======== Material provided

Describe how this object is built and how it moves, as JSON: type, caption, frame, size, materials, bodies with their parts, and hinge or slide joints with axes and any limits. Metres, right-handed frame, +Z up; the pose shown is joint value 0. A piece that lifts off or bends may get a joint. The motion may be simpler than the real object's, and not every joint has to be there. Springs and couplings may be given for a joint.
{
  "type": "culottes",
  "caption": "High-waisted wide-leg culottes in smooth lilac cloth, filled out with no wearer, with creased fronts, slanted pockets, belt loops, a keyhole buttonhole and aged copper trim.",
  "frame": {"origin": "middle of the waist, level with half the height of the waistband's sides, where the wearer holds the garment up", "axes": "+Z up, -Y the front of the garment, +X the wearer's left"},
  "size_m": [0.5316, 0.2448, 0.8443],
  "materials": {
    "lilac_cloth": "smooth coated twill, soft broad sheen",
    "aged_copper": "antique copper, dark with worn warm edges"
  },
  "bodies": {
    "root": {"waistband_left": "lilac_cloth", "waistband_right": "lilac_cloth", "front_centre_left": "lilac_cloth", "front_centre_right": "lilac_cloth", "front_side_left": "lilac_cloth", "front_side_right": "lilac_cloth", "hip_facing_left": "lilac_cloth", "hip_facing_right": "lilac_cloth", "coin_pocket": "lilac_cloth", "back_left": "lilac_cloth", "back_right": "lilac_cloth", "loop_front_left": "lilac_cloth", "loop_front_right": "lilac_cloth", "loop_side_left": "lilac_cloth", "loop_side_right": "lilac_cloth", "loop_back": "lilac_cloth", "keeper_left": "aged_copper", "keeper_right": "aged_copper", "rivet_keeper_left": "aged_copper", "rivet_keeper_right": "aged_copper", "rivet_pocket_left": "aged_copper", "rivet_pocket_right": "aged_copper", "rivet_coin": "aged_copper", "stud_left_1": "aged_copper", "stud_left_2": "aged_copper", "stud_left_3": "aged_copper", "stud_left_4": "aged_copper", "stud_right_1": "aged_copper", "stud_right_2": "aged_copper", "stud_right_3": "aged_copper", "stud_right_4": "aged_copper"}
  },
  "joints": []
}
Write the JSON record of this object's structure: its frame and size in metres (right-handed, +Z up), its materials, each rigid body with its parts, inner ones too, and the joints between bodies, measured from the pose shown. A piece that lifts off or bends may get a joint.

================

Problem to work on ▸
Output all of the data again. Match it exactly.

Response to this exercise ▸
Describe how this object is built and how it moves, as JSON: type, caption, frame, size, materials, bodies with their parts, and hinge or slide joints with axes and any limits. Metres, right-handed frame, +Z up; the pose shown is joint value 0. A piece that lifts off or bends may get a joint. The motion may be simpler than the real object's, and not every joint has to be there. Springs and couplings may be given for a joint.
{
  "type": "culottes",
  "caption": "High-waisted wide-leg culottes in smooth lilac cloth, filled out with no wearer, with creased fronts, slanted pockets, belt loops, a keyhole buttonhole and aged copper trim.",
  "frame": {"origin": "middle of the waist, level with half the height of the waistband's sides, where the wearer holds the garment up", "axes": "+Z up, -Y the front of the garment, +X the wearer's left"},
  "size_m": [0.5316, 0.2448, 0.8443],
  "materials": {
    "lilac_cloth": "smooth coated twill, soft broad sheen",
    "aged_copper": "antique copper, dark with worn warm edges"
  },
  "bodies": {
    "root": {"waistband_left": "lilac_cloth", "waistband_right": "lilac_cloth", "front_centre_left": "lilac_cloth", "front_centre_right": "lilac_cloth", "front_side_left": "lilac_cloth", "front_side_right": "lilac_cloth", "hip_facing_left": "lilac_cloth", "hip_facing_right": "lilac_cloth", "coin_pocket": "lilac_cloth", "back_left": "lilac_cloth", "back_right": "lilac_cloth", "loop_front_left": "lilac_cloth", "loop_front_right": "lilac_cloth", "loop_side_left": "lilac_cloth", "loop_side_right": "lilac_cloth", "loop_back": "lilac_cloth", "keeper_left": "aged_copper", "keeper_right": "aged_copper", "rivet_keeper_left": "aged_copper", "rivet_keeper_right": "aged_copper", "rivet_pocket_left": "aged_copper", "rivet_pocket_right": "aged_copper", "rivet_coin": "aged_copper", "stud_left_1": "aged_copper", "stud_left_2": "aged_copper", "stud_left_3": "aged_copper", "stud_left_4": "aged_copper", "stud_right_1": "aged_copper", "stud_right_2": "aged_copper", "stud_right_3": "aged_copper", "stud_right_4": "aged_copper"}
  },
  "joints": []
}
Write the JSON record of this object's structure: its frame and size in metres (right-handed, +Z up), its materials, each rigid body with its parts, inner ones too, and the joints between bodies, measured from the pose shown. A piece that lifts off or bends may get a joint.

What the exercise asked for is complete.